I snatched my rifle up, aimed as best I could, and started to shoot. I saw one fellow after another drop down, and if I regretted it later, I regretted it the less than I did the fellows I saw falling all around me, fellows I knew. Some shot, some hurled grenades, and maybe one or two just huddled in terror until the sergeant kicked them up and got them shooting using words you wouldn’t want written for your last.

“Where the hell are the quad fifties?” Someone yelled right close by. He started to stick his head up to get a better look, but the sergeant yanked him down and gave him a kick to boot.

“They’re there! Hear them shooting?” We all tried to listen, and I did hear them off somewheres, going like mad with the heavy sound of their firing. I heard another noise too, one I knew but shouldn’t have heard there. High-pitched frantic screams like a woman in terror. They were the kind of noises a horse makes. But more familiar, someways.

I slipped down from my place on the rock and headed back where I heard them.
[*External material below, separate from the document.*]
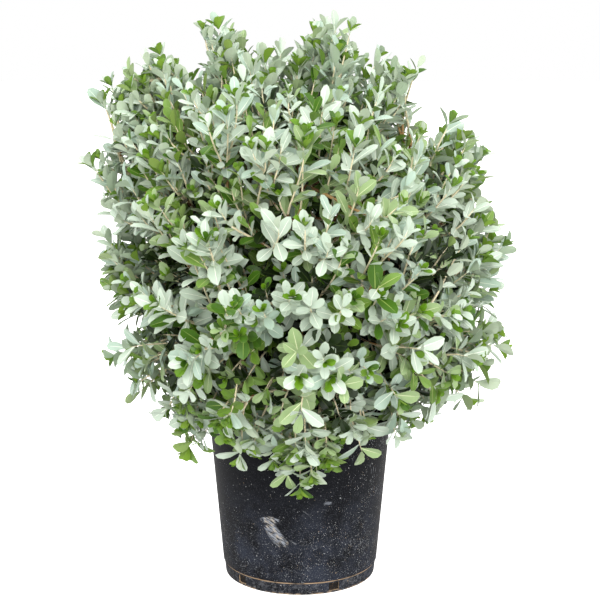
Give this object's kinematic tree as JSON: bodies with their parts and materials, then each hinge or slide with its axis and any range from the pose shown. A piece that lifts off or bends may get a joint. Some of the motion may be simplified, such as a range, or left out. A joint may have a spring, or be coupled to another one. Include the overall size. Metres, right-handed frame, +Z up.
{
  "type": "potted silver buttonwood shrub",
  "caption": "dense round evergreen shrub with silvery green leaves on ascending boughs, rooted in a flared black nursery pot that stands on its flat underside",
  "frame": {"origin": "the middle of the pot's flat underside, where it stands on the ground", "axes": "+Z is up along the pot's axis, -Y is the side that the picture shows, +X is the picture's right"},
  "size_m": [0.9977, 0.9583, 1.3401],
  "materials": {
    "pot": "satin",
    "soil": "matte",
    "bark": "matte",
    "leaf": "matte"
  },
  "bodies": {
    "root": {"pot": "pot", "soil": "soil", "trunk": "bark", "bough_skirt_1": "bark", "bough_skirt_2": "bark", "bough_skirt_3": "bark", "bough_skirt_4": "bark", "bough_skirt_5": "bark", "bough_waist_1": "bark", "bough_waist_2": "bark", "bough_waist_3": "bark", "bough_waist_4": "bark", "bough_waist_5": "bark", "bough_shoulder_1": "bark", "bough_shoulder_2": "bark", "bough_shoulder_3": "bark", "bough_shoulder_4": "bark", "bough_top_1": "bark", "bough_top_2": "bark", "foliage_skirt_1": "leaf", "foliage_skirt_2": "leaf", "foliage_skirt_3": "leaf", "foliage_skirt_4": "leaf", "foliage_skirt_5": "leaf", "foliage_waist_1": "leaf", "foliage_waist_2": "leaf", "foliage_waist_3": "leaf", "foliage_waist_4": "leaf", "foliage_waist_5": "leaf", "foliage_shoulder_1": "leaf", "foliage_shoulder_2": "leaf", "foliage_shoulder_3": "leaf", "foliage_shoulder_4": "leaf", "foliage_top_1": "leaf", "foliage_top_2": "leaf"}
  },
  "joints": []
}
I half wondered why no one yelled at me to get back where I belonged until I remembered. This was a dream, something long gone by. And maybe whoair was after me here wanted me off from even dreams that might could be a help.
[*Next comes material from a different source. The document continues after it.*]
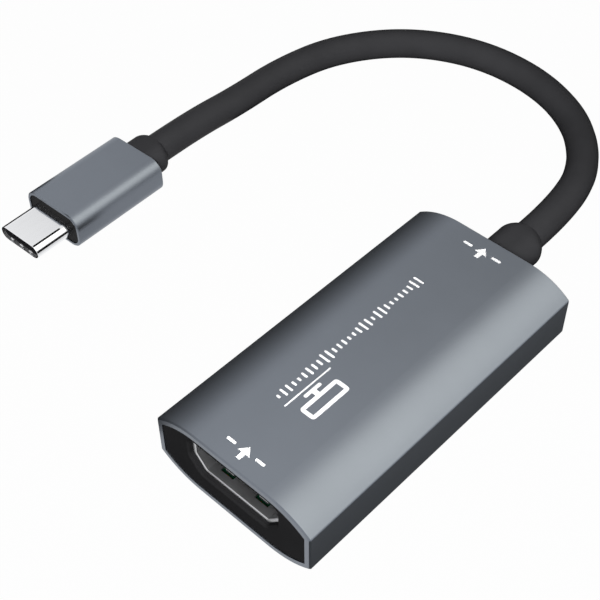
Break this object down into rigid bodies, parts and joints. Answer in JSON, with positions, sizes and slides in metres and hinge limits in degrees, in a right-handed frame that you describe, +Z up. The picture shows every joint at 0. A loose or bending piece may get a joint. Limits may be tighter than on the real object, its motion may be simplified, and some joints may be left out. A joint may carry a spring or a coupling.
{
  "type": "video capture box",
  "caption": "Flat grey aluminium video capture box with a full-size video socket in one end and a short captive cable to a small flat data plug.",
  "frame": {"origin": "middle of the box's footprint, on the surface that it lies on; the cable and its plug are left out of that footprint", "axes": "+Y from the input face to the cable end, +X across the box away from the plug, +Z up"},
  "size_m": [0.0754, 0.0977, 0.0111],
  "materials": {
    "anodised_grey": "blue-grey anodised aluminium, satin",
    "bezel_black": "black moulded plastic, matt",
    "nickel_shell": "bright nickel plate",
    "steel_shell": "tin-plated steel sheet",
    "insulator_black": "black glass-filled plastic",
    "gold_contact": "gold flash over copper alloy",
    "board_green": "green solder mask on glass-epoxy",
    "chip_black": "black epoxy package",
    "package_black": "black epoxy package with tinned leads",
    "crystal_metal": "nickel-plated lid on a ceramic base",
    "ferrite_grey": "grey ferrite",
    "capacitor_tan": "tan ceramic with tinned ends",
    "resistor_black": "black film on ceramic with tinned ends",
    "pad_grey": "soft grey silicone",
    "film_amber": "amber insulating film",
    "cable_black": "black soft jacket, satin",
    "relief_black": "black moulded strain relief, matt",
    "core_screen": "foil and braid screen",
    "crimp_copper": "crimped copper ring",
    "wire_white": "insulated wire",
    "mould_black": "black moulding compound"
  },
  "bodies": {
    "root": {"housing_sleeve": "anodised_grey", "input_bezel": "bezel_black", "output_bezel": "bezel_black", "socket_shell": "steel_shell", "socket_insulator": "insulator_black", "socket_contacts": "gold_contact", "main_board": "board_green", "capture_chip": "chip_black", "thermal_pad": "pad_grey", "flash_memory": "package_black", "voltage_regulators": "package_black", "crystal": "crystal_metal", "power_inductor": "ferrite_grey", "ceramic_capacitors": "capacitor_tan", "chip_resistors": "resistor_black", "esd_arrays": "chip_black", "insulating_sheet": "film_amber", "box_strain_relief": "relief_black", "box_cable_core": "core_screen", "box_crimp_ring": "crimp_copper", "box_wires": "wire_white", "cable": "cable_black", "plug_shell": "nickel_shell", "plug_contacts_upper": "gold_contact", "plug_contacts_lower": "gold_contact", "plug_latch_spring": "steel_shell", "plug_shield_springs": "nickel_shell", "plug_insulator": "insulator_black", "plug_sleeve": "anodised_grey", "plug_board": "board_green", "plug_board_parts": "chip_black", "plug_inner_mould": "mould_black", "plug_strain_relief": "relief_black", "plug_cable_core": "core_screen", "plug_wires": "wire_white"}
  },
  "joints": []
}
Well, I thought as I headed for that panicked screaming, whoair is doing this better hope they don’t catch me now. Because while I didn’t like using it to shoot people I had a rifle in my hands, and if someone meant to try sneaking around in my head and a-using things like this against me and maybe other folks too, when I found them I’d give them a reason to know why old General Sherman said war is hell.

I thought that and rounded a turn in the rocks and double quick slammed my rifle to my shoulder when I saw a squad of Chinese led by a man in clothes that looked like they belonged in the hills charging right at me. No, I thought even as I fired, bam-bam-bam-bam-bam-bam-bam-bam and then that ping! as the clip came out. Eight men dropped down afore me to nair rise up again in this world; the one who’d been in the back of them turned and slipped off, vanishing like between one breath and the next. They weren’t a-charging me, but a-charging –

“Lord have mercy!”

A tiny horse huddled between the rocks, about the size of a newborn foal, eyes tight and screaming. A little mare I’d known once for three days, purple as Spring lilacs with a pink-purple six-pointed star marking her flank and a spiral horn six-eight inches long a-rising from her forehead.

“Twilight Sparkle? Whatair are you a-doing here?”